Of, in our case at Chinta Ria, diners. These days I am a sucker for a good broth, making my own nearly weekly by simply adding all the ingredients to the slow cooker and leaving it for a day. However, to make them yourself on the stove it is still incredibly simple, it just requires a little more attention. Watch my video recipe here on how to make a brilliant broth, albeit a Turducken stock- from the bones of meat number 52 from last year’s 52 meats challenge.
The Tom Tom Broth was beautiful, and the geek in me could feel my super powers strengthening as I slurped away… I find it very hard to go past Satay chicken skewers, so we had them too- pretty damn good. I chose the Mama’s Mood for main- slow cooked chicken and shitake mushrooms with ginger and Chinese rice wine. This was also pretty good, so I left this place incredibly satisfied, and one f the biggest reasons I haven’t even mentioned yet- The Mixed Greens!
This is where the geek fully comes out- these were easily the best greens I’ve had at a restaurant; crisp, tasty and delicious.
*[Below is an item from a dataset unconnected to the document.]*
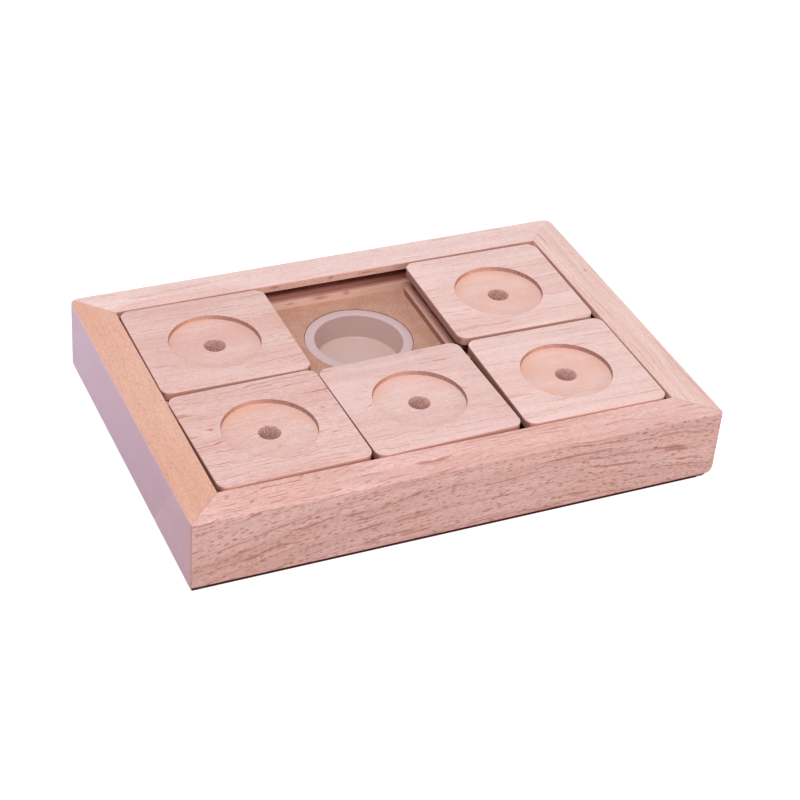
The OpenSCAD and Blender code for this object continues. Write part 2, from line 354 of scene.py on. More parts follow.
def specks(tree, place, length, width, size):
    """Lens-shaped specks in cells of the given length and width, each with its own size and strength."""
    wide = sums(tree, "DIVIDE", 1.0, width)
    cell = add(tree, "CombineXYZ", {0: sums(tree, "DIVIDE", 1.0, length), 1: wide, 2: wide}).outputs[0]
    spread = add(tree, "VectorMath", {0: place, 1: cell}, operation="MULTIPLY").outputs[0]
    cells = add(tree, "TexVoronoi", {"Vector": spread, "Scale": 1.0}).outputs
    luck = add(tree, "SeparateColor", {0: cells["Color"]}).outputs
    reach = times(tree, plus(tree, luck[0], LEAST_SPECK), size)
    speck = less(tree, 1.0, between(tree, sums(tree, "DIVIDE", cells["Distance"], reach), *SPECK_EDGE))
    return times(tree, speck, plus(tree, times(tree, luck[1], 1 - FAINT_SPECK), FAINT_SPECK))


beech, given, done = new_group("beech grain", (
    ("Place", "Vector", None), ("Facing", "Vector", None),
    ("Pale", "Color", tone(233, 196, 188)), ("Warm", "Color", tone(232, 184, 166)),
    ("Dark", "Color", tone(180, 112, 94)), ("Across", "Color", tone(176, 126, 112)),
    ("Warmth", "Float", 0.6), ("Bands", "Float", 0.5), ("Lines", "Float", 0.5), ("Line gap", "Float", 1.9),
    ("Fibres", "Float", 0.5), ("Wave", "Float", 1.0), ("Dashes", "Float", 0.4), ("Flecks", "Float", 0.5),
    ("Fleck length", "Float", 3.2), ("Fleck width", "Float", 1.1), ("Fleck size", "Float", 0.3),
    ("Calm top", "Float", 0.0), ("Slope", "Float", 0.0), ("Arch", "Float", 0.0),
), (("Color", "Color"), ("Roughness", "Float"), ("Height", "Float")))

# How the grain runs: it wanders, ripples, and rises along the rail.
WANDER = 6.0
RING_TILT = (0.85, 0.5)
RING_DRIFT = 7.0
along, aside, upright = (one_of(beech, given["Place"], axis) for axis in "XYZ")
rise = less(beech, times(beech, along, given["Slope"]), times(beech, along, along, given["Arch"]))
wander = less(beech, noise(beech, given["Place"], (0.018, 0.05, 0.05)), 0.5)
ripple = less(beech, noise(beech, given["Place"], (0.13, 0.3, 0.3), offset=(5, 1, 2)), 0.5)
bent = plus(beech, times(beech, wander, WANDER), times(beech, ripple, given["Wave"]))
level = plus(beech, aside, bent)
height = plus(beech, less(beech, upright, rise), bent)
grain = add(beech, "CombineXYZ", {0: along, 1: level, 2: height}).outputs[0]

# The marks along the grain.
ring = plus(beech, times(beech, level, RING_TILT[0]), times(beech, height, RING_TILT[1]))
drift = times(beech, noise(beech, grain, (0.003, 0.11, 0.11), detail=1, offset=(1, 8, 0)), RING_DRIFT)
phase = plus(beech, sums(beech, "DIVIDE", ring, given["Line gap"]), drift)
swing = sums(beech, "SINE", times(beech, phase, math.tau))
broken = between(beech, noise(beech, grain, (0.03, 0.55, 0.55), rough=0.6, offset=(4, 4, 1)), 0.42, 0.66)
lines = times(beech, between(beech, swing, 0.45, 1.0), broken)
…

And that’s probably about time for me to quick, before I lead you into thoughts about how sad I am. Bone broths, greens and health… clearly get me going. NN, please take over, before I lose them…
I can’t believe MC didn’t mention the greens earlier in the piece. They were incredibly delicious, and as MC mentioned, were probably some of the best greens we’ve ever had, however, MC was unusually over enthusiastic about them, and those bloody greens became the main topic of conversation that night (well that and geeky training talk, but that’s a different story).
Saturday night was the first time I felt like that stereotypical geeky training couple. We were going off over the greens and debating **cough** arguing, over who we thought were the world’s greatest athletes … total nerds…
Anyways, greens aside, my meal was nowhere near as delicious as MCs, and that is because I ordered the wrong dish. What sounded like a wholesome chicken dish, in reality, turned out to be little pieces of thick battered, deep fried chicken coated in a thick mayonnaise dressing. I felt tricked into ordering this as the description given was ‘lightly coated & wok tossed chicken pieces’.
In my head I thought that ‘lightly coated’ would have been exactly that, lightly coated, and in hindsight I really should’ve asked the waiter what it meant.
I learnt a lesson that night – never assume that what is described is what you think it is, and, if in doubt, always ask the waiter. I ate a tiny bit, but unfortunately the majority of the plate was left untouched – and before you even think ‘what a waste’, no it wasn’t because I wasn’t going to compromise my stance on quality food, for the sake of saving money.
I can’t believe that it is Week 32 already! MC and I have had quite a difference in opinions on the restaurants in the past month, so I hope that our newly made list will bring us some unity in the coming weeks.